You can also customise your wraps by choosing from our range of designs & prints, which we’ve just updated to celebrate #plasticfreejuly!
The Problem: Disposable food packaging and plastic utensils
Eating out usually means plastic containers and forks and knives that we then have to toss into the bin, knowing it’s ending up in landfill and our waterways. You can now purchase stainless steel boxes and utensil alternatives that you can keep, wash and reuse- and in our own experience most shopkeepers are more than happy to serve your food into your reusable packaging when you explain just why you do it! Although pricey, these boxes can last a very long time with proper use and care, but the utensils are more than affordable. We’ve sung the praises of bamboo cutlery and glass or stainless steel straws in one of our previous posts- click here to have a read on our blog!

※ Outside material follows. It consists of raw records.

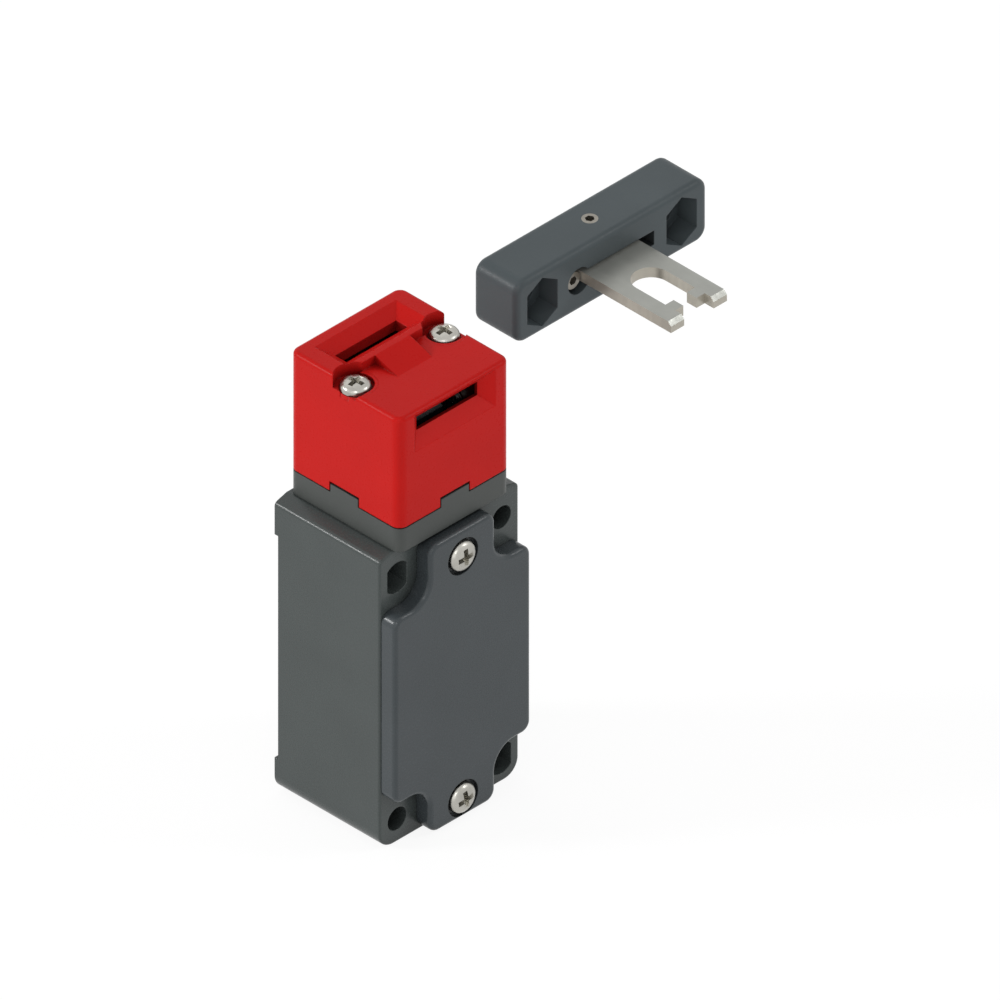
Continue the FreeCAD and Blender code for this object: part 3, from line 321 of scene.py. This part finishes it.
def box_mask(tree, place, low, high):
    """1 inside a box given in millimetres, 0 outside, from three shifted coordinates."""
    centre = [(a + b) / 2 * MM for a, b in zip(low, high)]
    half_size = [(b - a) / 2 * MM for a, b in zip(low, high)]
    shift = tree.nodes.new("ShaderNodeVectorMath")
    shift.operation = "SUBTRACT"
    shift.inputs[1].default_value = centre
    distance = tree.nodes.new("ShaderNodeVectorMath")
    distance.operation = "ABSOLUTE"
    parts = tree.nodes.new("ShaderNodeSeparateXYZ")
    tree.links.new(place, shift.inputs[0])
    tree.links.new(shift.outputs[0], distance.inputs[0])
    tree.links.new(distance.outputs[0], parts.inputs[0])
    inside = [calculated(tree, "LESS_THAN", parts.outputs[axis], limit)
              for axis, limit in zip("XYZ", half_size)]
    level_part = calculated(tree, "MULTIPLY", inside[0], inside[1])
    return calculated(tree, "MULTIPLY", level_part, inside[2])


def tinted(tree, mask, plain, colour):
    """The plain colour outside a mask and another colour inside it."""
    choice = tree.nodes.new("ShaderNodeMix")
    choice.data_type = "RGBA"
    choice.inputs[SECOND_COLOUR].default_value = colour
    tree.links.new(mask, choice.inputs[0])
    tree.links.new(plain, choice.inputs[FIRST_COLOUR])
    return choice.outputs[MIXED_COLOUR]


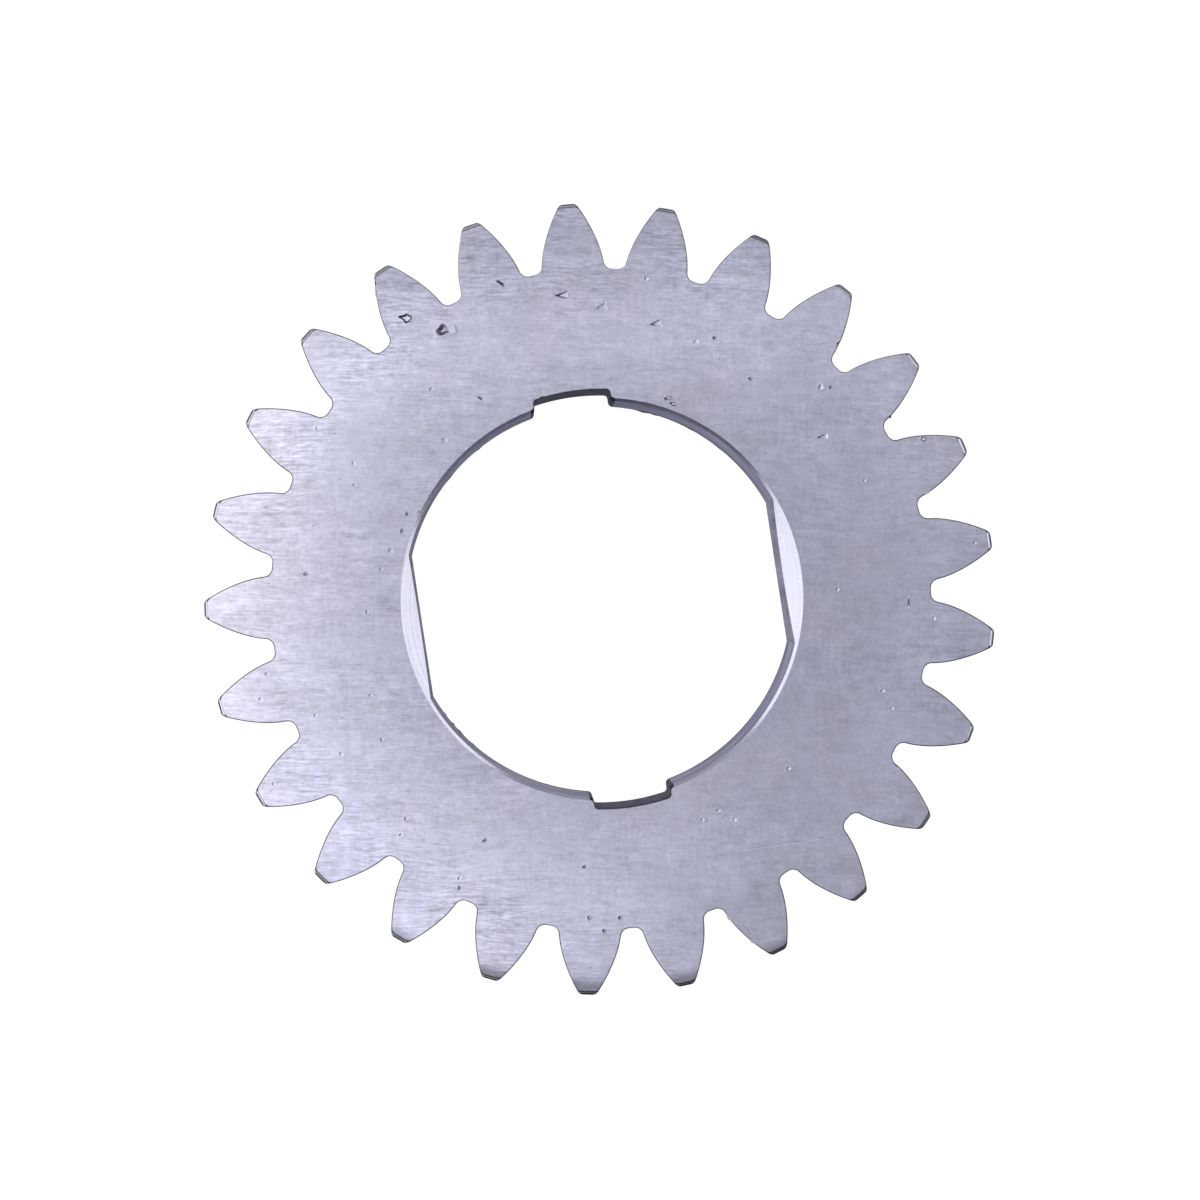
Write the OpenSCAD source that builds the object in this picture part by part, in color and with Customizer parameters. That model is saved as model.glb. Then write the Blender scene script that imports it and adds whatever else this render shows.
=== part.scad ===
// Pump drive gear: a flat external spur gear, driven through a bore with two flats and two notches.
// The bore axis is Z. The rear face lies at Z = 0 and the front face, with the lead-in, looks along +Z.
// +X runs through the middle of one tooth and square to the drive flats. The notches lie along Y.
// Lengths are in millimetres and angles in degrees.

/* [Teeth] */
// Number of teeth
teeth = 25; // [21:1:40]
// Gear module: the pitch diameter divided by the number of teeth
gear_module = 3.5; // [3:0.25:5]
// Pressure angle at the pitch circle
pressure_angle = 25; // [20:0.5:27]
// Share of the circular pitch that a tooth fills at the pitch circle
tooth_share = 0.506; // [0.46:0.002:0.53]
// Height of a tooth above the pitch circle, in modules
addendum = 1; // [0.8:0.05:1.1]
// Depth of a tooth space below the pitch circle, in modules
dedendum = 1.25; // [1.15:0.01:1.35]
// Radius of the fillet between a flank and the root circle, in modules
root_fillet = 0.3; // [0.2:0.01:0.34]

/* [Body] */
// Thickness between the two ground faces
thickness = 9; // [6:0.5:20]
// Chamfer on both rims of the turned blank, which breaks the tip of each tooth
tip_chamfer = 0.4; // [0.1:0.05:1]

/* [Drive bore] */
// Diameter of the round wall
bore_d = 47.3; // [40:0.1:60]
// Depth of each drive flat inside the round wall
flat_depth = 1.65; // [0.5:0.05:2.5]
// Depth of each notch beyond the round wall
notch_depth = 1.35; // [0.5:0.05:3]
// Width of each notch
notch_w = 9.2; // [4:0.1:14]
// Radius of the two inside corners of each notch
notch_corner = 0.45; // [0.1:0.05:0.5]
// Width of the lead-in cone round the round wall, on the front face
lead_in_w = 0.35; // [0.1:0.05:0.8]
// Slope of the lead-in cone, from the bore axis
lead_in_angle = 45; // [30:5:60]

/* [Hidden] */
$fn = 240;

// Straight steps that draw one flank, and one root fillet
flank_steps = 12;
fillet_steps = 8;
// Length by which a cutting shape runs past the face that it cuts
overcut = 1;

// Gear circles
pitch_r = gear_module * teeth / 2;
base_r = pitch_r * cos(pressure_angle);
tip_r = pitch_r + addendum * gear_module;
root_r = pitch_r - dedendum * gear_module;
tooth_angle = 360 / teeth;

// Root fillet: its radius, and the circle that its centre lies on
fillet_r = root_fillet * gear_module;
fillet_centre_r = root_r + fillet_r;

// Bore sizes, from the axis
bore_r = bore_d / 2;
flat_x = bore_r - flat_depth;
notch_r = bore_r + notch_depth;
lead_in_r = bore_r + lead_in_w;

// Centre of a notch's corner radius, which touches the notch's side and its floor
corner_x = notch_w / 2 - notch_corner;
corner_y = sqrt((notch_r - notch_corner) ^ 2 - corner_x ^ 2);

// Involute function of an angle, as an angle
function involute(angle) = tan(angle) * 180 / PI - angle;

// Point at a radius and an angle round the bore axis
function polar(r, angle) = r * [cos(angle), sin(angle)];

// Angle from the middle of a tooth space to its flank at radius r. Below the base circle the flank is radial.
function space_half_angle(r) =
    (1 - tooth_share) * tooth_angle / 2 - involute(pressure_angle) + involute(acos(base_r / max(r, base_r)));

// Length of the flank's normal, from the base circle to the fillet's centre. It is 0 below the base circle.
fillet_normal = sqrt(max(0, fillet_centre_r ^ 2 - base_r ^ 2));
// True where the fillet runs into the involute itself, and false where it runs into the radial part below it
meets_involute = fillet_normal >= fillet_r;

// Radius at which the fillet meets the flank
fillet_top_r = meets_involute
    ? norm([base_r, fillet_normal - fillet_r])
    : sqrt(fillet_centre_r ^ 2 - fillet_r ^ 2);
// Angle from the middle of the tooth space to the fillet's centre, one fillet radius inside the flank
fillet_angle = meets_involute
    ? space_half_angle(fillet_centre_r) - fillet_r / base_r * 180 / PI
    : space_half_angle(base_r) - asin(fillet_r / fillet_centre_r);

// One flank, from outside the tip circle down to its fillet
function flank() =
    let (mouth_r = tip_r + overcut)
    [for (i = [0 : flank_steps - 1])
        let (r = mouth_r + (fillet_top_r - mouth_r) * i / flank_steps)
        polar(r, space_half_angle(r))];

// One root fillet, from the flank round to the root circle
function fillet() =
    let (
        centre = polar(fillet_centre_r, fillet_angle),
        top = polar(fillet_top_r, space_half_angle(fillet_top_r)) - centre,
        from = atan2(top.y, top.x),
        to = fillet_angle + 180
    )
    [for (i = [0 : fillet_steps]) centre + polar(fillet_r, from + (to - from) * i / fillet_steps)];

// The space between two teeth, along +X, ready to cut through the blank
module tooth_space() {
    side = concat(flank(), fillet());
    other_side = [for (i = [len(side) - 1 : -1 : 0]) [side[i].x, -side[i].y]];
    translate([0, 0, -overcut])
        linear_extrude(height = thickness + 2 * overcut)
            polygon(concat(side, other_side));
}

// The turned blank: a disc of the tip diameter with both rims chamfered
module blank() {
    rotate_extrude()
        polygon([
            [0, 0],
            [tip_r - tip_chamfer, 0],
            [tip_r, tip_chamfer],
            [tip_r, thickness - tip_chamfer],
            [tip_r - tip_chamfer, thickness],
            [0, thickness]
        ]);
}

// A bar along the bore axis, as wide as the sizes say, that runs past both faces
module through_bar(x_size, y_size) {
    translate([-x_size / 2, -y_size / 2, -overcut])
        cube([x_size, y_size, thickness + 2 * overcut]);
}

// A round bar along the bore axis that runs past both faces
module through_round(r) {
    translate([0, 0, -overcut])
        cylinder(h = thickness + 2 * overcut, r = r);
}

// Round wall with its two flats
module double_flat() {
    intersection() {
        through_round(bore_r);
        through_bar(2 * flat_x, 2 * (bore_r + overcut));
    }
}

// What a rounded corner leaves standing in one notch: the wedge outside its radius, out to the sharp corner
module corner_steel() {
    past_floor = (notch_r + overcut) / (notch_r - notch_corner);
    difference() {
        translate([0, 0, -2 * overcut])
            linear_extrude(height = thickness + 4 * overcut)
                polygon([
                    [corner_x, corner_y],
                    [notch_w / 2 + overcut, corner_y],
                    [notch_w / 2 + overcut, notch_r + overcut],
                    past_floor * [corner_x, corner_y]
                ]);
        translate([corner_x, corner_y, -3 * overcut])
            cylinder(h = thickness + 6 * overcut, r = notch_corner);
    }
}

// The two opposed notches, with parallel sides, a floor round the bore axis and rounded corners
module notches() {
    difference() {
        intersection() {
            through_round(notch_r);
            through_bar(notch_w, 2 * (notch_r + overcut));
        }
        for (x = [0, 1], y = [0, 1])
            mirror([x, 0, 0])
                mirror([0, y, 0])
                    corner_steel();
    }
}

// Lead-in cone from the front face. It runs on past the flats, so that it cuts each one right across.
module lead_in() {
    low_r = flat_x - overcut;
    depth = (lead_in_r - low_r) / tan(lead_in_angle);
    translate([0, 0, thickness - depth])
        cylinder(h = depth + overcut, r1 = low_r, r2 = lead_in_r + overcut * tan(lead_in_angle));
}

module drive_gear() {
    color([0.71, 0.72, 0.79])
        difference() {
            blank();
            for (i = [0 : teeth - 1])
                rotate([0, 0, tooth_angle * (i + 0.5)])
                    tooth_space();
            double_flat();
            notches();
            lead_in();
        }
}

drive_gear();
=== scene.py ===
"""Looks of the pump drive gear: its ground faces, cut teeth, broached bore and wear, and a plain studio.

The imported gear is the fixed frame. One piece, built here with smooth tooth flanks, broken edges and real
dents, stands for it. Sizes are in millimetres and are turned into metres where meshes, lights and the
camera are made. The bore axis is Z, the ground front face looks along +Z, +X runs through the middle of a
tooth and square to the drive flats, and the gear lies on its rear face.
"""

import logging
import math
from dataclasses import dataclass, field
from enum import Enum, IntEnum
from typing import Any, Callable, Mapping, NamedTuple, Optional, Sequence, Union

import bpy
import numpy as np
from mathutils import Matrix, Vector
from mathutils.geometry import delaunay_2d_cdt


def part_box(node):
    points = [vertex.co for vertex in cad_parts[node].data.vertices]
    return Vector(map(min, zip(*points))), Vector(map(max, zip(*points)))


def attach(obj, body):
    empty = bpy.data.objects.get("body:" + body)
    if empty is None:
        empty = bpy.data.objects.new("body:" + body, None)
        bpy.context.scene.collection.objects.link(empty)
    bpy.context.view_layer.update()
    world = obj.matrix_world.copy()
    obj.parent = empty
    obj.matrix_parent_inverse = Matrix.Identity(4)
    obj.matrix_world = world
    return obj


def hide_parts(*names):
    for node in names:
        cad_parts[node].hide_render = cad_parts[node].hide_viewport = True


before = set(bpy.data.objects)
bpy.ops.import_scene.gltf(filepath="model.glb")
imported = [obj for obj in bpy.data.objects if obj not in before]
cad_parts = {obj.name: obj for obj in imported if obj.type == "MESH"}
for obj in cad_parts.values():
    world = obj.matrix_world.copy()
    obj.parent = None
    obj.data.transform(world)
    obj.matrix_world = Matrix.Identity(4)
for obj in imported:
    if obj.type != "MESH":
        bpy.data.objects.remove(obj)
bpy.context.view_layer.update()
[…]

The Problem: Plastic water bottles
We all like to stay hydrated, and it is difficult to get drinks in anything but plastic bottles these days, but luckily, this too is starting to change! With water refill stations popping up everywhere (such as Gosford’s Kibble Park and Terrigal Beach) there’s no excuse to not have our own reusable bottles. Try to get a good glass reinforced bottle or stainless steel canteen style bottle if you can- plastic ones can still degrade and leech chemicals into your water over time, and you do need to dispose of them every few weeks, so a long-term solution is better for all.
We hope this has helped you rethink how you can take those first steps towards a #plasticfreejuly! Don’t forget to sound off in our comments on how you have made sustainable changes to your own everyday lifestyle! Let’s inspire each other and spread the message far and wide.
Say NO to single-use plastic and help build a better future for our world!